▸ GIVEN EXERCISE: Below are records to be output exactly, every one of them.

***** TASK INPUTS *****

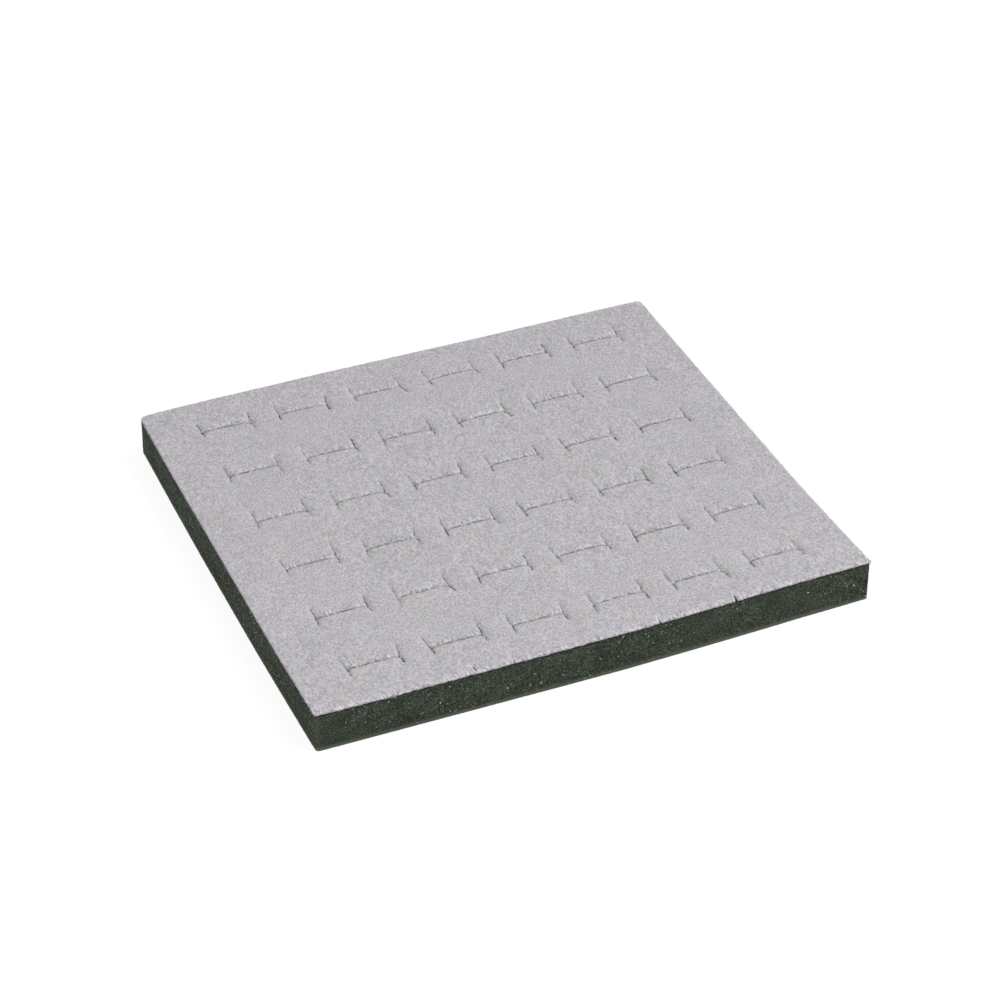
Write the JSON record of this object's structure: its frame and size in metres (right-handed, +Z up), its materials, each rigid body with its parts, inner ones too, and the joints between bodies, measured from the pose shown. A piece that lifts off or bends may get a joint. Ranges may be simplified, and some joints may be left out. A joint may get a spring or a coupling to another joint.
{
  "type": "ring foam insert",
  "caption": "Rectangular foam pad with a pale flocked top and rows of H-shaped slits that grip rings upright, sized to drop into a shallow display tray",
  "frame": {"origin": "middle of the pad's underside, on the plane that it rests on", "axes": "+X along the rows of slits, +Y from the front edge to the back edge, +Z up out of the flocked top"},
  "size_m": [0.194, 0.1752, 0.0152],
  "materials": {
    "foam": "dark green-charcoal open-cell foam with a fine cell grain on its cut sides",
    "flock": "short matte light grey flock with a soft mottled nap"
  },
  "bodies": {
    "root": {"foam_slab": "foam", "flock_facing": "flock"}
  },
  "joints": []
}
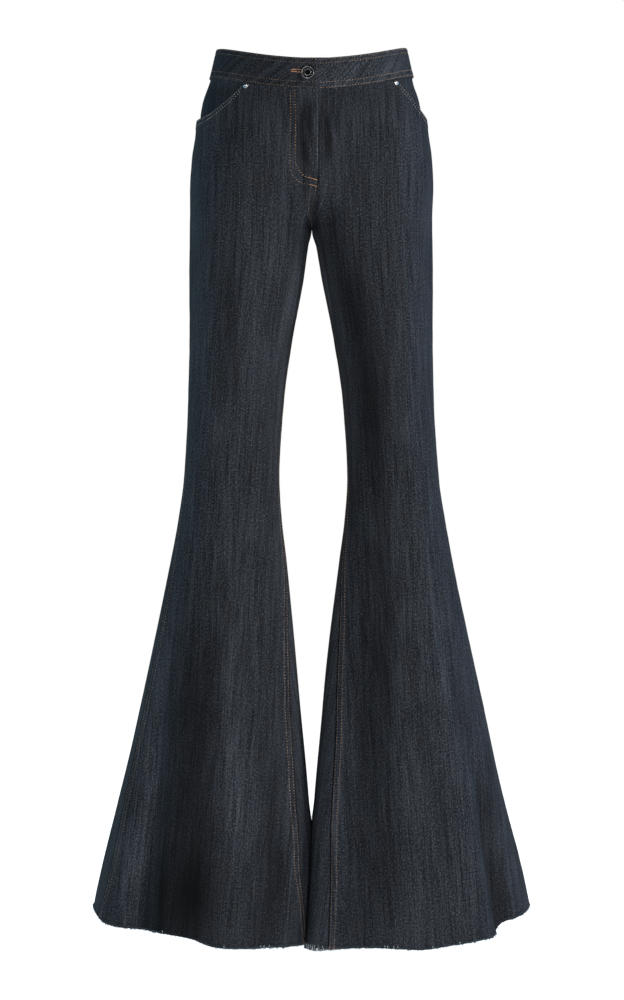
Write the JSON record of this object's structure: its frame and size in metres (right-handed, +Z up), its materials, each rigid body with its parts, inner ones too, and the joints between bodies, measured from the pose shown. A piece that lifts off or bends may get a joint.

*****

▸ THE REPLY:
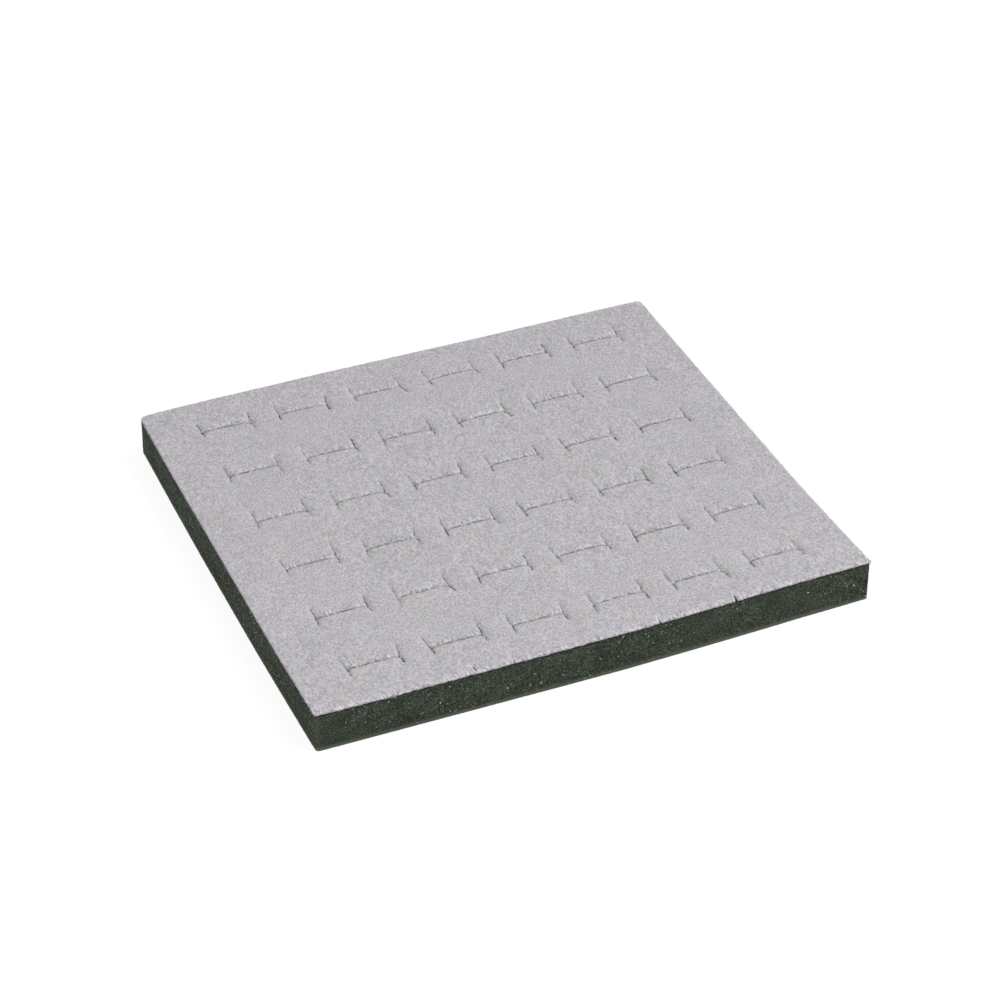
Write the JSON record of this object's structure: its frame and size in metres (right-handed, +Z up), its materials, each rigid body with its parts, inner ones too, and the joints between bodies, measured from the pose shown. A piece that lifts off or bends may get a joint. Ranges may be simplified, and some joints may be left out. A joint may get a spring or a coupling to another joint.
{
  "type": "ring foam insert",
  "caption": "Rectangular foam pad with a pale flocked top and rows of H-shaped slits that grip rings upright, sized to drop into a shallow display tray",
  "frame": {"origin": "middle of the pad's underside, on the plane that it rests on", "axes": "+X along the rows of slits, +Y from the front edge to the back edge, +Z up out of the flocked top"},
  "size_m": [0.194, 0.1752, 0.0152],
  "materials": {
    "foam": "dark green-charcoal open-cell foam with a fine cell grain on its cut sides",
    "flock": "short matte light grey flock with a soft mottled nap"
  },
  "bodies": {
    "root": {"foam_slab": "foam", "flock_facing": "flock"}
  },
  "joints": []
}
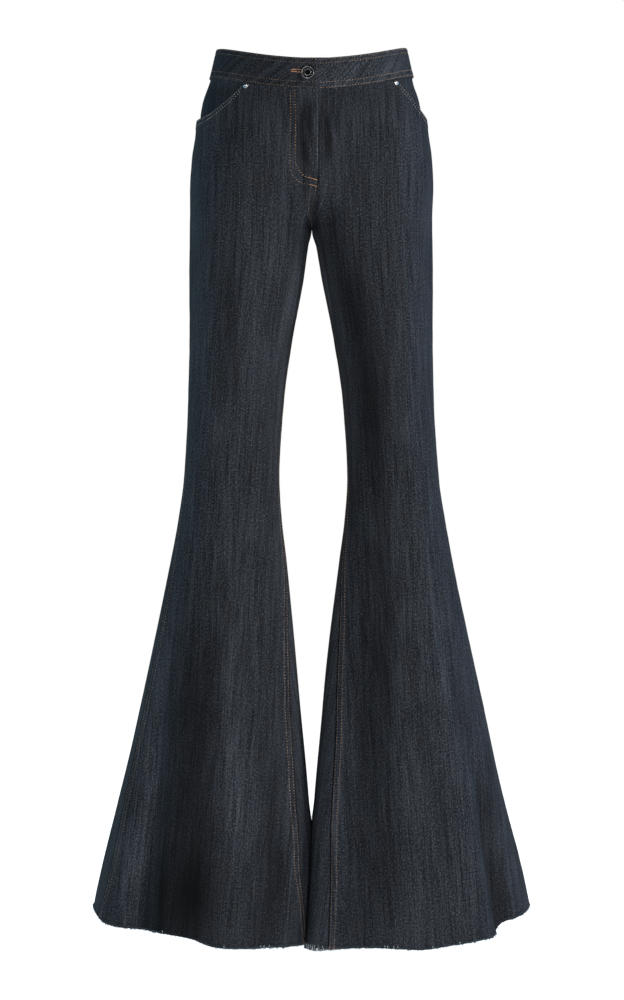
Write the JSON record of this object's structure: its frame and size in metres (right-handed, +Z up), its materials, each rigid body with its parts, inner ones too, and the joints between bodies, measured from the pose shown. A piece that lifts off or bends may get a joint.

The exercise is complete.